I have related in a former chapter,[211] the curious account given by the Delawares and Mohicans of the scene which took place when they were first made to taste spirituous liquors by the Dutch who landed on New York Island. I have no doubt that this tradition is substantially founded on fact. Indeed, it is strongly corroborated by the name which, in consequence of this adventure, those people gave at the time to that island, and which it has retained to this day. They called it Manahachtanienk, which in the Delaware language, means “the island where we all became intoxicated.” We have corrupted this name into Manhattan, but not so as to destroy its meaning, or conceal its origin. The last syllable which we have left out is only a termination, implying locality, and in this word signifies as much as where we. There are few Indian traditions so well supported as this.
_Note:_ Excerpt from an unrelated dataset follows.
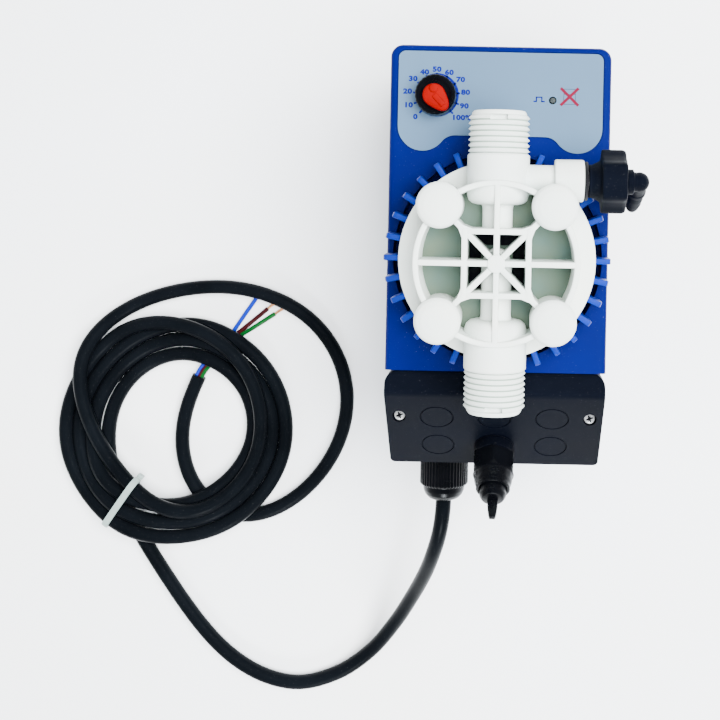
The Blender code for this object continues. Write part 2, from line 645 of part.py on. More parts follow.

How far from that time the dreadful vice of intoxication has increased among those poor Indians, is well known to many Christian people among us. We may safely calculate on thousands who have perished by the baneful effect of spirituous liquors. The dreadful war which took place in 1774 between the Shawanese, some of the Mingoes, and the people of Virginia, in which so many lives were lost, was brought on by the consequences of drunkenness. It produced murders, which were followed by private revenge, and ended in a most cruel and destructive war.

The general prevalence of this vice among the Indians is in a great degree owing to unprincipled white traders, who persuade them to become intoxicated that they may cheat them the more easily, and obtain their lands or[212] peltries for a mere trifle. Within the last fifty years, some instances have even come to my knowledge of white men having enticed Indians to drink, and when drunk, murdered them. The effects which intoxication produces upon the Indians are dreadful. It has been the cause of an infinite number of murders among them, besides biting off noses and otherwise disfiguring each other, which are the least consequences of the quarrels which inebriation produces between them. I cannot say how many have died of colds and other disorders, which they have caught by lying upon the cold ground, and remaining exposed to the elements when drunk; others have lingered out their lives, in excruciating rheumatic pains and in wasting consumptions, until death came to relieve them from their sufferings.

Reflecting Indians have keenly remarked, “that it was strange that a people who professed themselves believers in a religion revealed to them by the great Spirit himself; who say that they have in their houses the Word of God, and his laws and commandments textually written, could think of making a beson,[213] calculated to bewitch people and make them destroy one another.” I once asked an Indian at Pittsburgh, whom I had not before seen, who he was? He answered in broken English: “My name is Black-fish; when at home with my nation, I am a clever fellow, and when here, a hog.” He meant that by means of the liquor which the white people gave him, he was sunk down to the level of that beast.

An Indian who had been born and brought up at Minisink, near the Delaware Water Gap, and to whom the German inhabitants of that neighbourhood had given the name of Cornelius Rosenbaum, told me near fifty years ago, that he had once, when under the influence of strong liquor, killed the best Indian friend he had, fancying him to be his worst avowed enemy. He said that the deception was complete, and that while intoxicated, the face of his friend presented to his eyes all the features of the man with whom he was in a state of hostility. It is impossible to express the horror with which he was struck when he awoke from that delusion; he was so shocked, that he from that moment resolved never more to taste of the maddening poison, of which he was convinced that the devil was the inventor; for it could only be the evil spirit who made him see his enemy when his friend was before him, and produced so strong a delusion on his bewildered senses, that he actually killed him. From that time until his death, which happened thirty years afterwards, he never drank a drop of ardent spirits, which he always called “the Devil’s blood,” and was firmly persuaded that the Devil, or some of his inferior spirits had a hand in preparing it.

Once in my travels, I fell in with an Indian and his son; the former, though not addicted to drinking, had this time drank some liquor with one of his acquaintances, of which he now felt the effects. As he was walking before me, along the path, he at once flew back and aside, calling out, “O! what a monstrous snake!” On my asking him where the snake lay, he pointed to something and said, “Why, there, across the path!” “A snake!” said I, “it is nothing but a black-burnt sapling, which has fallen on the ground.” He however would not be persuaded; he insisted that it was a snake, and could be nothing else; therefore, to avoid it, he went round the path, and entered it again at some distance further. After we had travelled together for about two hours, during which time he spoke but little, we encamped for the night. Awaking about midnight, I saw him sitting up smoking his pipe, and appearing to be in deep thought. I asked him why he did not lay down and sleep? To which he replied, “O! my friend! many things have crowded on my mind; I am quite lost in thought!”

Heckew. “And what are you thinking about?”

Indian. “Did you say it was not a snake of which I was afraid, and which lay across the path?”